The Dramatic Structure:
Although the dramatic structure is that of an edge of seat whodunit with detectives trying to uncover traces of wrongdoing in a struggle with murderers who try ingeniously and meticulously to erase every trace of their crimes and with time itself which is the biggest eraser of traces, there is another struggle at the play throughout the drama. This is the struggle between two ideas: the idea of a corrosive Darwinian individualism, where everyone for themselves, where the fittest survive and one kills or one is killed, represented by the building and its main female protagonists, Xu Meng and Qiao Suqing, against the idea of a wholesome socialism where the law serves the people and individual initiative is supported by society and society is in turn strengthened by individual initiative represented by Captain Ran and his mentor.

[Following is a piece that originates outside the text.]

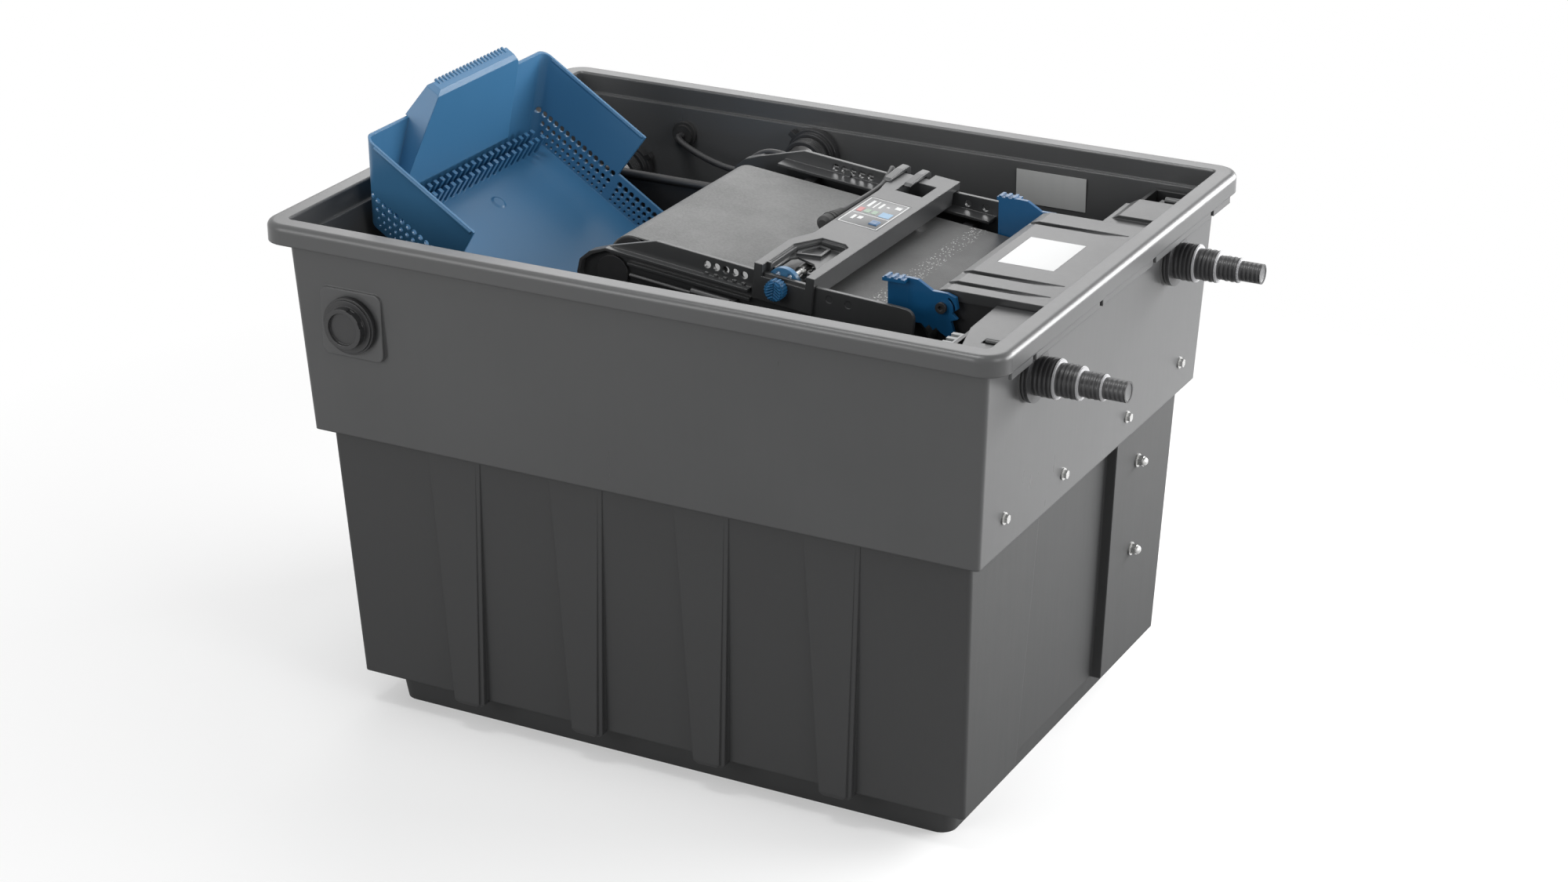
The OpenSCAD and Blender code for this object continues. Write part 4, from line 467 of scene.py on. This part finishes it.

Captain Ran’s initiatives are supported by society, like his becoming a police officer despite being an orphan with not much means and he in turn strengthens society, like his convincing the authorities to finance a state-of-the-art archive in the criminal division of Weiyang. In this struggle between these two ideas, there is no guarantee that socialism will win as evidenced by the murder of Captain Ran by Xu Meng. The drama does not fall for the idea that only individualism can produce geniuses and socialism only rewards mediocrity. Both socialism and individualism can produce genius, Captain Ran and Xu Meng respectively. But only socialism fosters its geniuses towards the good while individualism simply abandons its geniuses to their own devices, which can in many instances turn them into monsters, as shown by Xu Meng’s life.
The Message:
The drama goes to great lengths to show that the circumstances in which we find ourselves determine the way we act to a great extent. But at the same time, it forces us to ask whether those wretched, difficult circumstances should absolve individuals of blame, especially when they resort to crimes like murder. The moralizing that the drama resorts to in the end, when pronouncing judgement of the two female protagonists will sound very vapid to the viewer. And I think the vapidity is the very point. The force of circumstances can be so overwhelming that the law does appear like an ass. Are these two women really deserving of the death penalty and life imprisonment, is something every viewer will ask. The drama complicates its seemingly simplistic answer with the demolition of the building complex in the last episode, which has been announced in a middle episode, and which is a reality against with the father and the daughter are racing in order to find the truth of the disappearance. The demolition seems to suggest that although individuals do have a responsibility towards living a good life, circumstances dictated in large by social structures inevitably shape the actions of individuals. So, without radical social transformation, which the demolition symbolizes, no good is possible.